Angststörungen und Depressionen liegt kein
eindeutiger, weil greifbarer Sachverhalt zugrunde (wie es etwa der Fall
ist bei einer Hautwarze, einem Gliedmaßenverlust, einer sichtbaren
Schwellung oder einer Erblindung). Unsere heute verbindlichen
Definitionen für beide Krankheitsphänomene sind noch vergleichsweise
jung. Sie stützen sich auf die beiden weltweit wichtigsten
Klassifikationssysteme: ICD 9 (1976, heute ICD 10) und DSM III (1980,
heute DSM IV). Sie haben andere Begriffe abgelöst, die in den 70er
Jahren des letzten Jahrhunderts noch im Gebrauch waren (z.B. „endogene
Depression“ oder „reaktive Depression“). Zu einem kritischen Umgang mit
beiden Konstrukten ermahnen auch interkulturelle Vergleiche, die zeigen,
dass man z.B. in Japan mit dem, was wir als Depression bezeichnen, bis
vor nicht allzu langer Zeit weitaus wertschätzender umging („Charakter
stärkende Erfahrung“), als es bei uns der Fall ist („auszurottende
Sinnlosigkeit“). Angststörungen und Depressionen beinhalten jeweils eine
durchaus beliebig anmutende Sammlung bzw. Zusammenfassung („Cluster“)

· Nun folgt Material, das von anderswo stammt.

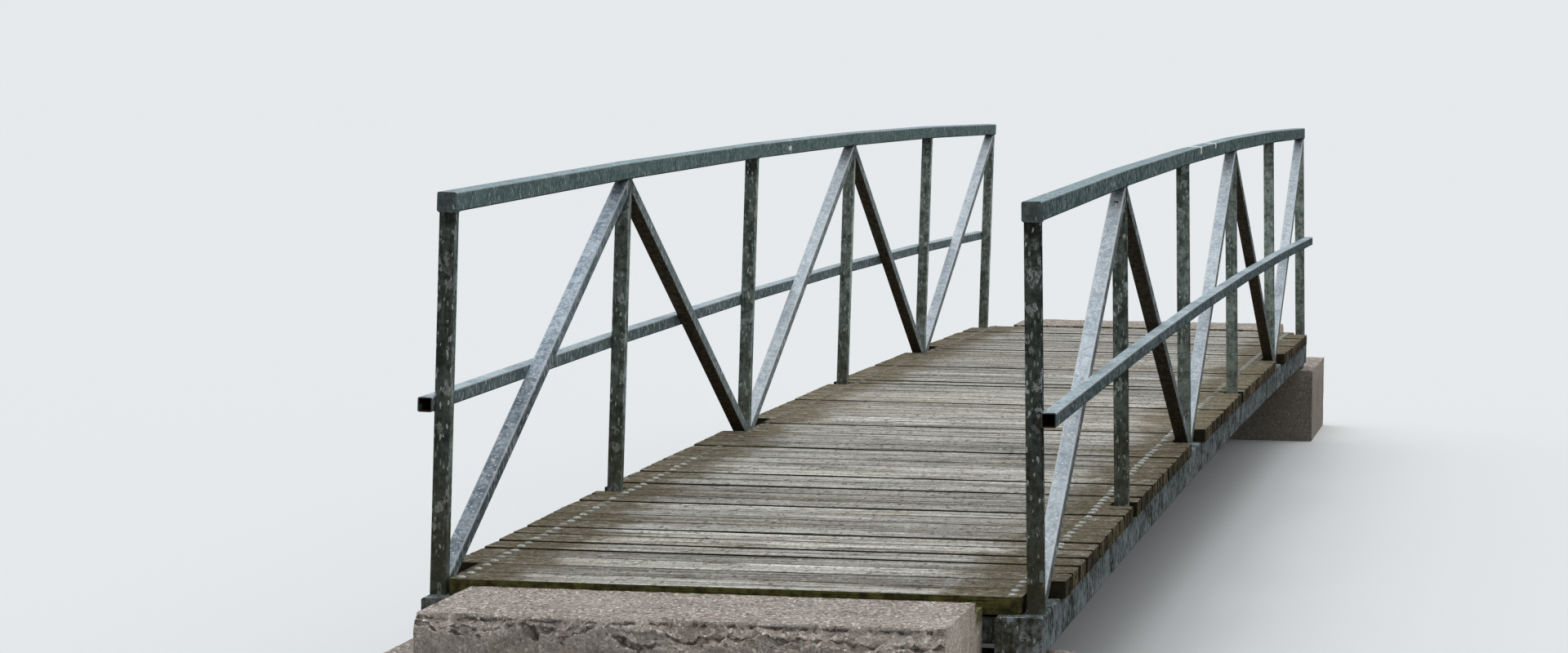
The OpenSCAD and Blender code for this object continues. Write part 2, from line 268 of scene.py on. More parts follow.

unterschiedlicher Symptome, von denen sie relativ viele gemeinsam haben
(wie Konzentrationsstörungen, Schwierigkeiten sich zu entspannen,
Unruhe, Schlafstörungen, Verspannungen, sozialer Rückzug). Mitunter kann
daher die Zuordnung schwer fallen (wobei die endgültige Diagnosewahl
immer auch stark durch Wissen und Interessen des Diagnostizierenden
beeinflusst ist) oder zu einer Doppeldiagnose führen. Besonders deutlich
ist der Konstruktcharakter im Fall der „depressiven Episode“, bei der
sich die genaue Diagnose durch ein Addieren von Symptomen ergibt.
So ist
z.B. für eine „leichte depressive Episode“ eines von drei vorgegebenen
Hauptsymptomen und zusätzlich mindestens zwei von sieben vorgegebenen
Zusatzsymptomen erforderlich. Im englischsprachigen Sprachraum ist nicht
die Rede von „depressiver Episode“, sondern von „Major Depression“,
deren Kriterien in einem eigenen Diagnostikmanual aufgeführt sind (heute DSM IV, DSM V ist in Vorbereitung). Die Major Depression ist etwas
anders „konstruiert“ als die „depressive Episode“ und kennt auch andere
Unterformen. Internationale Studien zur Depression sind daher nicht
immer vergleichbar! Nicht nur für den Laien wird die Situation nicht
zuletzt oft dadurch unübersichtlich, als mitunter fast synonym für
Depression oder Angststörungen auch die Begriffe „Burnout“ oder
„Stressbelastung“ verwendet werden. Letztere sind jedoch keine offiziell
anerkannten Diagnosen. Das Burnout-Syndrom lässt sich allerdings in
medizinische Dokumentationen als Z-Kriterium (Z73.0) aufnehmen
(Faktoren, die den Gesundheitszustand beeinflussen und zur
Inanspruchnahme des Gesundheitswesens führen).